Note that this requires an iterative calculation process, equal to the WACC method. This is because of the following.
The valuation outcome is the economical value of equity which influences the Reql, which we used to calculate that valuation outcome, i.e. the economical value of equity. So, we must surrender into an iterative calculus: repeat this calculation to end up with an exact Cash To Equity valuation appraisal.
But at the end, the equity value outcome of the Cash To Equity method will be very much closer (yet not exact equal) to the valuation outcome according the WACC method. However, when properly executed, this Cash to Equity value will be exactly the same to the valuation outcome according the Adjusted Present Value method.
The capital structure has an influence on the Cash To Equity value. This proves to be evident. This seems to be in contradiction with the Modigliani and Miller theorem, the capital structure irrelevance. However, in our world where profit tax exists, debt will help to increase value due to the tax shield.
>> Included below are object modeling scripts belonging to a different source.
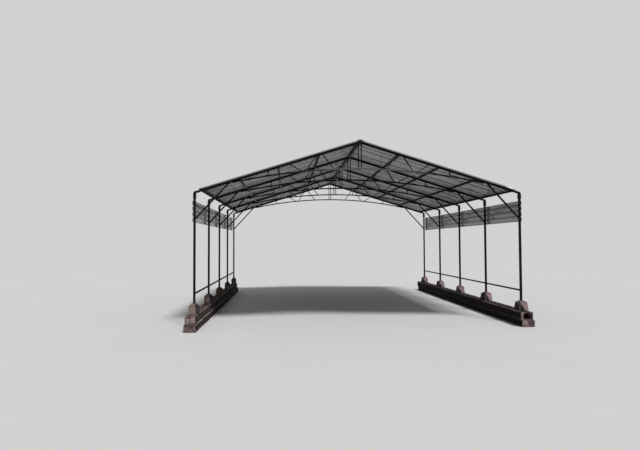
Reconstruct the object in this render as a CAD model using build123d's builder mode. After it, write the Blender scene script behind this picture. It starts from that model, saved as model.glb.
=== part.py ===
from build123d import *
import os
from math import atan2, cos, degrees, sin, sqrt

# Open carport: five gable frames of square tube on timber sills, roofed with ribbed sheet.
# X runs across the bay, Y along the ridge (the front is at -Y), Z up from the ground.
# The origin is on the ground, midway between the sides and the end frames. Sizes in millimetres.

# Plan of the frames
post_spacing = 5436
bay_length = 1524
frame_count = 5

# Tubes
frame_tube = 35
frame_corner = 4
chord_tube = 25
brace_tube = 25
purlin_tube = 25
rail_tube = 25
web_bar = 16

# Heights
sill_height = 243
left_lower_height = 125
right_lower_height = 112
block_height = 122
crown_heights = {"left": 52, "right": 35}
leg_length = 1817
ridge_rise = 843

# Sill timbers
left_lower_width = 202
right_lower_width = 211
left_upper_width = 164
right_upper_width = 202
timber_reach = 107
right_lower_inset = 14
left_upper_inset = 9
right_upper_inset = 42
timber_overhang = 290
left_lower_extra = 50
timber_edge = 9
rot_radius = 54
rot_depth = 260
rot_below_top = 74
rot_from_middle = 16

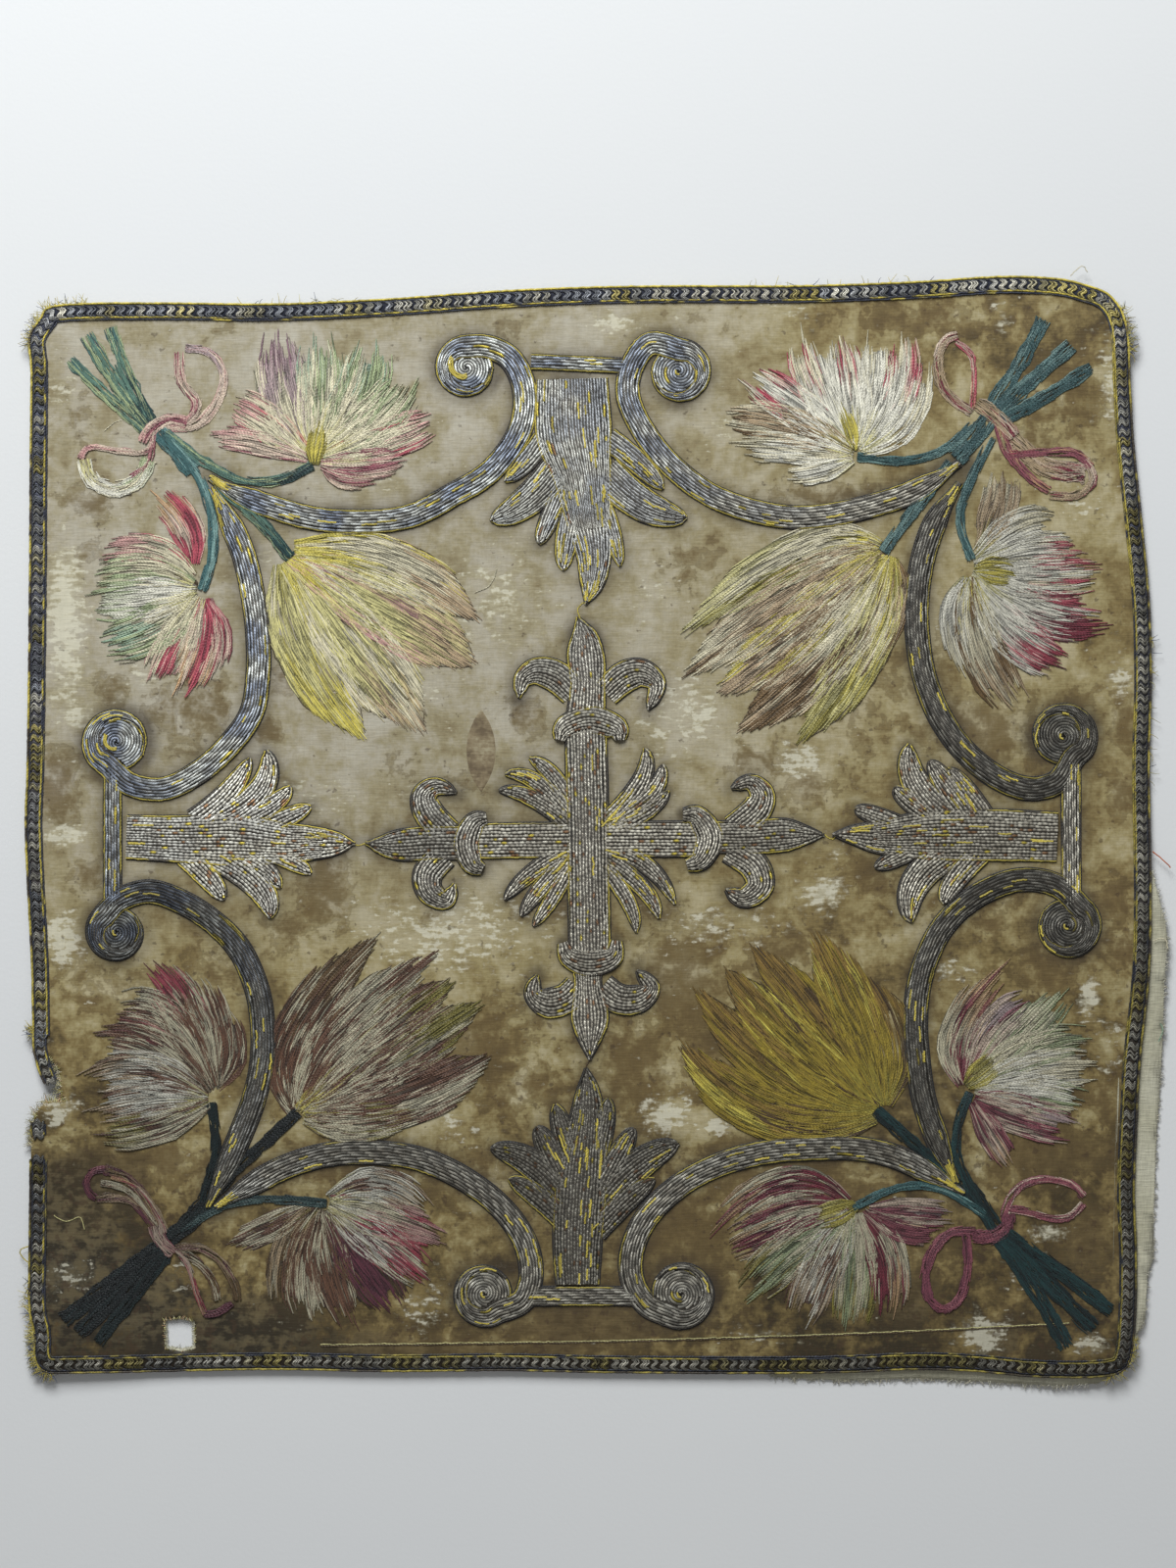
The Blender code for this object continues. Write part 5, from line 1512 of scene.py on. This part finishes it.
def work_cross():
    """The cross, from its rays and hooks up to the collars that lie over its arms."""
    threads = Threads()
    for ray in CROSS_RAYS:
        couch(threads, blade_stations(ray, RAY_FULLNESS), RAY_PAD, CROSS_SHINE, RAY_STREAKS, tucked=True)
    for hook in CROSS_HOOKS:
        fuller = [(x, y, half_width + more) for (x, y, half_width), more in zip(hook, HOOK_FULLNESS)]
        stations = smooth_line(fuller, ROW_STEP)
        from_end = np.arange(len(stations))[::-1] * ROW_STEP
        stations[:, 2] *= np.sqrt(np.clip(from_end / HOOK_ROUNDING, 0.08, 1))
        couch(threads, stations, BLADE_PAD, CROSS_SHINE, tucked=True)
    for bodies, brightness in ((CROSS_LEAVES, LEAF_SHINE), (CROSS_ARMS, ARM_SHINE)):
        for body in bodies:
            couch(threads, smooth_line(body, ROW_STEP), BLADE_PAD, CROSS_SHINE * brightness)
    upright = smooth_line(CROSS_UPRIGHT, ROW_STEP)
    couch(threads, upright, UPRIGHT_PAD, CROSS_SHINE * UPRIGHT_SHINE, UPRIGHT_STREAKS)
    for collar in CROSS_COLLARS:
        stations = smooth_line(np.array(collar) + (0, 0, COLLAR_FULLNESS), ROW_STEP)
        couch(threads, stations, COLLAR_PAD, CROSS_SHINE)
    metal_piece(threads, "cross")


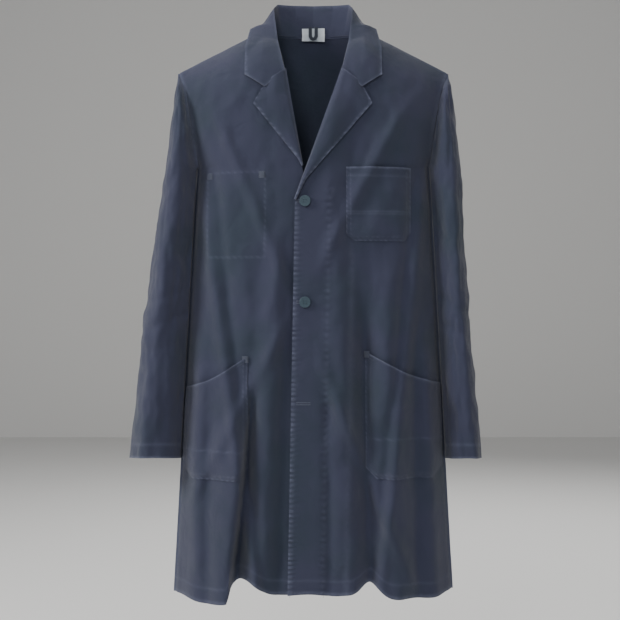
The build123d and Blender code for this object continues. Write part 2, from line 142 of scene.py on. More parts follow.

But we will come to that in the article about the Adjusted Present Value method.
For now, as an experiment, we assume that BriWiFra manages to maintain its debt from year 4 onwards at a volume of 720. So, the redemption on its loan is stopped. The future free cash to equity FCTE will rise with 120 during the years 4 through year 9. This has an increasing effect on the CTE Value of shares. If we calculate this CTE Value of shares, with the –disputable- Reql of 18.9%, the valuation outcome will be 2022 according to:
|Year 1 through year 3||483|
|CTE Value of shares||2022|
So, the valuation outcome is then 188 more compared to the situation where BriWiFra continues to redeem its bank loan. It is therefore understandable that shareholders –in general- strive for a maximum leverage. And also, prefer to receive dividends in order to invest in projects with an excessive return on investment ROI. This, instead of leaving cash in the enterprise for repayments on interest bearing loans.